Before anyone noticed them stopping, he put an arm around her waist and ushered her inside. “It’s an elevator. It takes us up to the ninth floor, where my mother is held.”

She turned around the way he did and faced the front as the door glided closed. “I don’t like being locked in a metal box.”

“I can’t really blame you, but it’s fine, honest. It’s just a device that goes up and down, nothing else.”

“Aren’t there stairs?”

“There’s a fire escape on the outside of the building, but you can’t use it except in an emergency. The regular stairway is kept locked to control access to the ninth floor.”

Jax tensed at every clunk and clatter of the elevator’s ascent through the building. She only seemed to relax when it wobbled to a stop and the doors opened.

As she stepped out, her gaze swept the nurses’ station, taking in everything, noting the position of everyone working behind the counter. There were four nurses, three female and one male, plus a woman at the computer. Back down the hall Alex could see an orderly getting a mop and bucket out of a utility room. He was sure that Jax was also checking to make sure that she didn’t recognize anyone.

Standing at the high counter at the nurses’ station, Alex signed his name and wrote in the time. Not a lot of people visited the ninth floor. He saw his signature from previous visits several places higher up on the sheet. He slid the clipboard over and motioned Jax to step up to the counter.

“You need to sign your name and write down the time,” he said under his breath. “Sign your name on the line below mine and copy the time I put in.”

Alex watched her sign her name. He hadn’t known her last name before. When she had finished he slid it back across the counter to one of the nurses on duty. The big, hunched orderly spotted the two of them through the large window in the pharmacy and came out to greet them.

“Alex, what have we here?” Henry broke into a rare grin as he stared at Jax.

“Henry, this is Jax, my fiancée. Jax, this is Henry.”

She didn’t blanch at the size of the man the way most people did. “Nice to meet you, Henry.”

Henry smiled at the sound of his name coming from her lips. “I had begun to worry about Alex, but I can see now that he was just waiting for the right woman to come along.”

“You have that right,” Alex said.
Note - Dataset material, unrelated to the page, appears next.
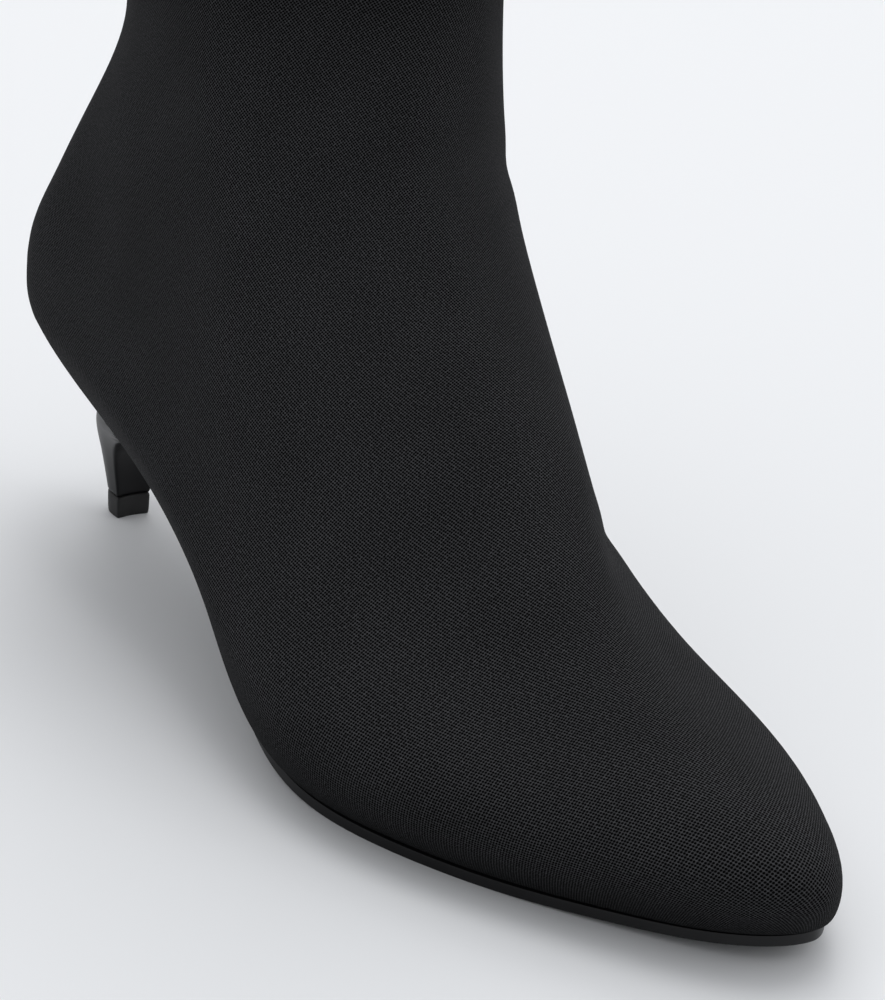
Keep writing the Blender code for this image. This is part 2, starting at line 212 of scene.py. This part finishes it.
knit = bpy.data.materials.new("stretch_knit")
knit.use_nodes = True
nodes, links = knit.node_tree.nodes, knit.node_tree.links
yarn = nodes["Principled BSDF"]
yarn.inputs["Roughness"].default_value = 0.78
yarn.inputs["Specular IOR Level"].default_value = 0.03
PITCH = 0.00057
chart_node = nodes.new("ShaderNodeUVMap")
chart_node.uv_map = "knit"
grid = nodes.new("ShaderNodeMapping")
grid.inputs["Rotation"].default_value = (0.0, 0.0, radians(80.0))
grid.inputs["Scale"].default_value = (1.0 / PITCH, 1.0 / (PITCH * 0.88), 1.0)
links.new(chart_node.outputs["UV"], grid.inputs["Vector"])
holes = nodes.new("ShaderNodeTexVoronoi")
holes.voronoi_dimensions = "2D"
holes.inputs["Scale"].default_value = 1.0
holes.inputs["Randomness"].default_value = 0.12
links.new(grid.outputs["Vector"], holes.inputs["Vector"])
loops = nodes.new("ShaderNodeMapRange")
loops.interpolation_type = "SMOOTHSTEP"
loops.inputs["From Min"].default_value = 0.3
loops.inputs["From Max"].default_value = 0.48
links.new(holes.outputs["Distance"], loops.inputs["Value"])
chart_slow = nodes.new("ShaderNodeTexNoise")
chart_slow.inputs["Scale"].default_value = 55.0
chart_slow.inputs["Detail"].default_value = 3.0
links.new(chart_node.outputs["UV"], chart_slow.inputs["Vector"])
heather = nodes.new("ShaderNodeTexNoise")
heather.inputs["Scale"].default_value = 1400.0
heather.inputs["Detail"].default_value = 2.0
links.new(chart_node.outputs["UV"], heather.inputs["Vector"])
shade = nodes.new("ShaderNodeMix")
shade.data_type = "RGBA"
shade.inputs["A"].default_value = (0.0004, 0.0004, 0.0005, 1.0)
shade.inputs["B"].default_value = (0.048, 0.0485, 0.0512, 1.0)
links.new(loops.outputs["Result"], shade.inputs["Factor"])
cloud = nodes.new("ShaderNodeMapRange")
cloud.inputs["From Min"].default_value = 0.35
cloud.inputs["From Max"].default_value = 0.65
cloud.inputs["To Min"].default_value = 0.93
cloud.inputs["To Max"].default_value = 1.06
links.new(chart_slow.outputs["Fac"], cloud.inputs["Value"])
speck = nodes.new("ShaderNodeMapRange")
speck.inputs["From Min"].default_value = 0.3
speck.inputs["From Max"].default_value = 0.7
speck.inputs["To Min"].default_value = 0.7
speck.inputs["To Max"].default_value = 1.3
links.new(heather.outputs["Fac"], speck.inputs["Value"])
knit_place = nodes.new("ShaderNodeTexCoord")
place_parts = nodes.new("ShaderNodeSeparateXYZ")
links.new(knit_place.outputs["Object"], place_parts.inputs["Vector"])
# Painted shade: the knit's colour falls to half towards the sole, over its lowest 26 mm, standing in
# for the dim light close to the floor.
margin = nodes.new("ShaderNodeMapRange")
margin.interpolation_type = "SMOOTHSTEP"
margin.inputs["From Min"].default_value = 0.004
margin.inputs["From Max"].default_value = 0.026
margin.inputs["To Min"].default_value = 0.5
margin.inputs["To Max"].default_value = 1.0
links.new(place_parts.outputs["Z"], margin.inputs["Value"])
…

Eager not to be pulled into a “How’d you two meet?” conversation, he changed the subject. “How is my mother doing?”

Henry shrugged. “Same. You know the way she is. At least she hasn’t been causing a ruckus lately.”

“That’s good,” Alex said as he followed Henry to the solid oak door leading to the women’s wing.

In her sweep of the area, Jax noted a man — a patient — staring at them through the little window in the door to the men’s wing. She turned back and watched as the orderly pulled his keys out on the cable extending from the reel attached to his belt and then unlocked the door. He ducked and glanced through the window before tugging open the heavy door.

“Your mother was in the sunroom last time I did rounds. You two have a nice visit.” Henry handed Alex the plastic key for the buzzer. “Ring when you’re finished, Alex.”

Alex had probably heard the man say “Ring when you’re finished” a few hundred times. It seemed he should realize that Alex would know the routine.

Jax glanced at the varnished oak doors to each side as they made their way down the long corridor toward the sunroom. He knew that she was calculating every threat, watching for any source of trouble. Of all the places that concerned him, Alex didn’t really think this was a place they had to worry about. Still, Jax’s attitude was making him jumpy.

“We’re locked in here?” she asked. “There is no way for us to get out on our own if we have to?”

“That’s right. If we could get out, then so could the patients, and they don’t want that. We have to go back out the way we came in. There’s a fire escape that goes downstairs on the side of the building,” he said as he gestured surreptitiously ahead to the fire exit, “but the door is locked. A nurse or an orderly would have to unlock it. There’s a stairway in the back of the nurses’ station. It’s kept locked along with the elevator.”

When they reached the sunroom, Alex spotted his mother alone on a couch against the far wall.

She saw Alex coming. He could tell by the look in her eyes that she recognized him.